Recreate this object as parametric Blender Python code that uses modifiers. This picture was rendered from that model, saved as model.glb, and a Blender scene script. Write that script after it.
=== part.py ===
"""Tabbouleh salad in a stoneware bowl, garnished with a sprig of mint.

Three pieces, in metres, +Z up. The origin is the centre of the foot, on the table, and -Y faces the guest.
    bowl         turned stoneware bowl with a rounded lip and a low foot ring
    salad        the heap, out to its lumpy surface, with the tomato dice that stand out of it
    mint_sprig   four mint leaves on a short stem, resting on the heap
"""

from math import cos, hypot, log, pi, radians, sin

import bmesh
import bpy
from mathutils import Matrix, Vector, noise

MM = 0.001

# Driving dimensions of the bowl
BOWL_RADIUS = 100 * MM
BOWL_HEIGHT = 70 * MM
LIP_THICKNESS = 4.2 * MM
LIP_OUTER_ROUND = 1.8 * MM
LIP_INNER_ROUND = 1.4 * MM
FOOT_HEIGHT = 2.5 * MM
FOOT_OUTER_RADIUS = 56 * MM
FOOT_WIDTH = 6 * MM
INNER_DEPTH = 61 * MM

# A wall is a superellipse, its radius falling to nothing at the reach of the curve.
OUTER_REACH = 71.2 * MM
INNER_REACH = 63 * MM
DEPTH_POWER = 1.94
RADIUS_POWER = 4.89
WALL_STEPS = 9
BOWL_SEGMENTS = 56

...

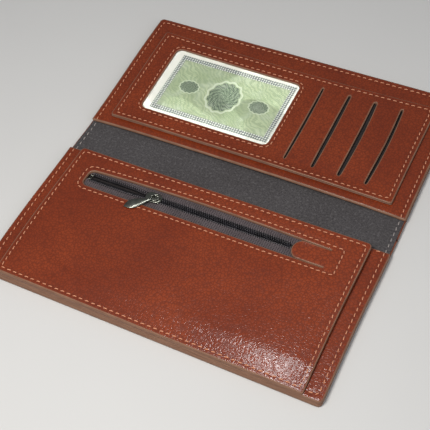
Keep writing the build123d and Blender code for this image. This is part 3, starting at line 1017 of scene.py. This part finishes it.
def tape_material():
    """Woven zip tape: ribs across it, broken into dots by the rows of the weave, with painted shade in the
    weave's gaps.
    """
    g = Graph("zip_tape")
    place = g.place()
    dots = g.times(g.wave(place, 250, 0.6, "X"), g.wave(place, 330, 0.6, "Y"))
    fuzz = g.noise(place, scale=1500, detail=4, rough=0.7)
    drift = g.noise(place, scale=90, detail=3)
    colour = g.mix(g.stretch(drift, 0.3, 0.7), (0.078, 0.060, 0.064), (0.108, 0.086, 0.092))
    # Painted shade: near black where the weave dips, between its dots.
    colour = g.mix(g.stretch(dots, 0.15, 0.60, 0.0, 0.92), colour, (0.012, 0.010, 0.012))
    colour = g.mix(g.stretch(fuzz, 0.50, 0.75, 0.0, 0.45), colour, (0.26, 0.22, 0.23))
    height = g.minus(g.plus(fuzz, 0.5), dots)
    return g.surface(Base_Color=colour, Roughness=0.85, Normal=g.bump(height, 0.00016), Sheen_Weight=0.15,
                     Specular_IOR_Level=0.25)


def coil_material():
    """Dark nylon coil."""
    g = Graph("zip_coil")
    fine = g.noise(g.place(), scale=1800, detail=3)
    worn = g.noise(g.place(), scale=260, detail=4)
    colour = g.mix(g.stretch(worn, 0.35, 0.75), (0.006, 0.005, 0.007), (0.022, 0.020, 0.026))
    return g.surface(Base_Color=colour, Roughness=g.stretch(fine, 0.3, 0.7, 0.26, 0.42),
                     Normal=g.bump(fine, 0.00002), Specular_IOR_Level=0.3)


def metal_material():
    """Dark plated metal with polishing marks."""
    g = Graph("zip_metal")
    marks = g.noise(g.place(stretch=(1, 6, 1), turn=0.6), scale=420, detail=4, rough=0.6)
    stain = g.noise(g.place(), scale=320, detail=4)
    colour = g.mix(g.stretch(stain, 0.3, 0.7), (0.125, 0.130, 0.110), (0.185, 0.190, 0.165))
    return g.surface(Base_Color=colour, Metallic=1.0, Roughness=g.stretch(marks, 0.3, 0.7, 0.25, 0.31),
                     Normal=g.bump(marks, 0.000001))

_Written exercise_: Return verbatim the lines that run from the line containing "Recreate this object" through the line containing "BOWL_SEGMENTS = 56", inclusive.

_Answer below_:
Recreate this object as parametric Blender Python code that uses modifiers. This picture was rendered from that model, saved as model.glb, and a Blender scene script. Write that script after it.
=== part.py ===
"""Tabbouleh salad in a stoneware bowl, garnished with a sprig of mint.

Three pieces, in metres, +Z up. The origin is the centre of the foot, on the table, and -Y faces the guest.
    bowl         turned stoneware bowl with a rounded lip and a low foot ring
    salad        the heap, out to its lumpy surface, with the tomato dice that stand out of it
    mint_sprig   four mint leaves on a short stem, resting on the heap
"""

from math import cos, hypot, log, pi, radians, sin

import bmesh
import bpy
from mathutils import Matrix, Vector, noise

MM = 0.001

# Driving dimensions of the bowl
BOWL_RADIUS = 100 * MM
BOWL_HEIGHT = 70 * MM
LIP_THICKNESS = 4.2 * MM
LIP_OUTER_ROUND = 1.8 * MM
LIP_INNER_ROUND = 1.4 * MM
FOOT_HEIGHT = 2.5 * MM
FOOT_OUTER_RADIUS = 56 * MM
FOOT_WIDTH = 6 * MM
INNER_DEPTH = 61 * MM

# A wall is a superellipse, its radius falling to nothing at the reach of the curve.
OUTER_REACH = 71.2 * MM
INNER_REACH = 63 * MM
DEPTH_POWER = 1.94
RADIUS_POWER = 4.89
WALL_STEPS = 9
BOWL_SEGMENTS = 56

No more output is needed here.